L'habituelle ambiance festive et glamour de la Fashion Week milanaise a été ternie vendredi par une enquête du New York Times sur des couturières sous-payées dans les Pouilles (sud) fabriquant des vêtements pour de grandes enseignes italiennes.
L'enquête du quotidien américain démarre dans la petite ville de Santeramo in Colle, dans la province de Bari, où le journal a rencontré une femme (dont l'identité n'est pas révélée) qui dit coudre pour 10 euros par jour des vêtements de la marque de prêt-à-porter MaxMara, laquelle commercialise ensuite ces pièces entre 800 et 2.000 euros l'unité. La femme confie avoir atteint un maximum de 24 euros dans une journée pour confectionner un manteau, le tout au noir, donc sans assurance ni couverture sociale.
«phénomène à la marge»
Des conditions de travail que l'on rencontre «au Bangladesh, au Vietnam ou en Chine», écrit le quotidien américain, assurant pouvoir prouver «qu'une soixantaine de couturières travaillent à domicile et sans contrat de travail» dans la seule région des Pouilles. Dans certains cas, le tarif horaire ne dépasse par les 3 euros. Citant l'ouvrage de la sociologue Tania Toffanin, «Fabbriche Invisibili» («Usines invisibles»), qui traite du travail des femmes à domicile, le quotidien estime que 2 à 4.000 personnes sont concernées par le phénomène dans le secteur du vêtement en Italie. La Chambre nationale de la mode italienne (CNMI) a cependant fait valoir que cette statistique, la seule récente, devait être placée «dans le contexte d'une grande industrie qui emploie 620.000 personnes dans 67.000 entreprises».

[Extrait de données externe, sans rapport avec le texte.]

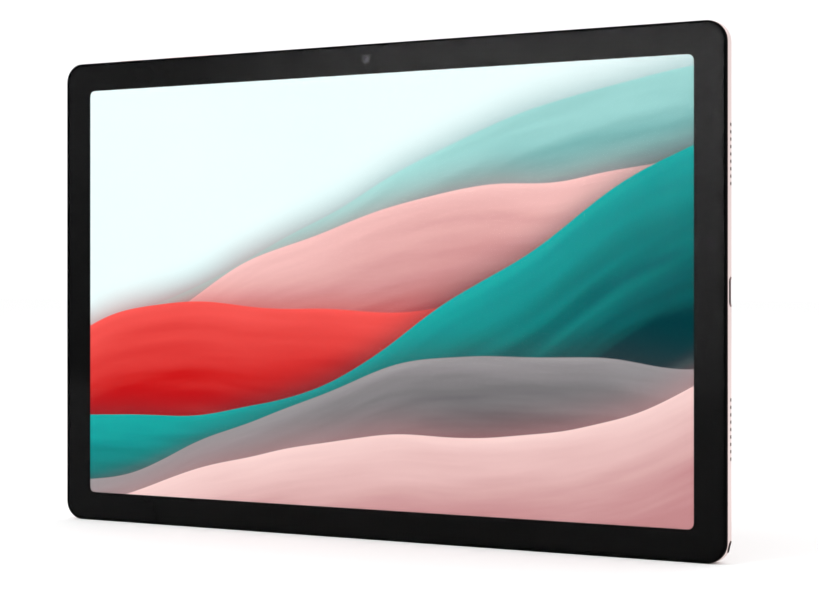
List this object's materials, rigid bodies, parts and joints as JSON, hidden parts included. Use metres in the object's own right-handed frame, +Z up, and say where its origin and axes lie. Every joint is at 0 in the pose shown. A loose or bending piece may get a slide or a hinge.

Autour des podiums de la Fashion Week vendredi à Milan, l'enquête du New York Times a été largement commentée par les professionnels, dont beaucoup ont estimé qu'elle portait injustement atteinte à la florissante industrie du luxe et, par ricochet, au sacrosaint «Made in Italy». Pour le président de la CNMI, Carlo Capasa, il s'agit là «attaques honteuses et instrumentalisées».
Selon M. Capasa, le problème qui émerge de l'enquête est celui de la sous-traitance, «phénomène à la marge mais néanmoins grave qui échappe au contrôle des maisons de couture et que l'industrie a l'intention d'éradiquer», a-t-il déclaré à l'AFP. Selon lui, «les entreprises du luxe sont les plus actives dans la lutte contre ce phénomène».
Le «faire-faire»
Miucci Prada, patronne de la griffe séculaire qui porte son nom et petite-fille de son fondateur, assure que les maisons de mode italiennes disposent de garde-fous, «toutes les entreprises s'étant dotées de codes et d'inspecteurs». «Mais le monde réel est plus complexe et il y aura toujours quelqu'un pour se laisser corrompre», a-t-elle admis.
Selon l'Institut italien de la statistique (Istat), 3,7 millions de personnes, tous secteurs confondus, travaillaient sans contrat en Italie en 2015. Pour certains représentants syndicaux, la polémique sur les conditions de travail dans la mode est liée à la pression exercée sur le secteur par les pays asiatiques, où la main d'oeuvre est moins chère. «C'est la tyrannie du choix du consommateur qui pousse les entreprises du secteur à chercher des solutions moins onéreuses pour être compétitives, en particulier contre l'Asie qui produit à bas coût», a expliqué à l'AFP Roberto Manzoni, président de la Fédération Italienne du Secteur Mode.
«C'est dans l'économie, à l'achat du consommateur, que se cache l'exploitation», a ajouté l'expert pour qui «on est passé du savoir-faire au faire-faire». Particulièrement florissante ces dernières années, l'industrie textile italienne a enregistré une croissance de 2,4% en 2017, pour atteindre un chiffre d’affaires sectoriel de 54,1 milliards d’euros.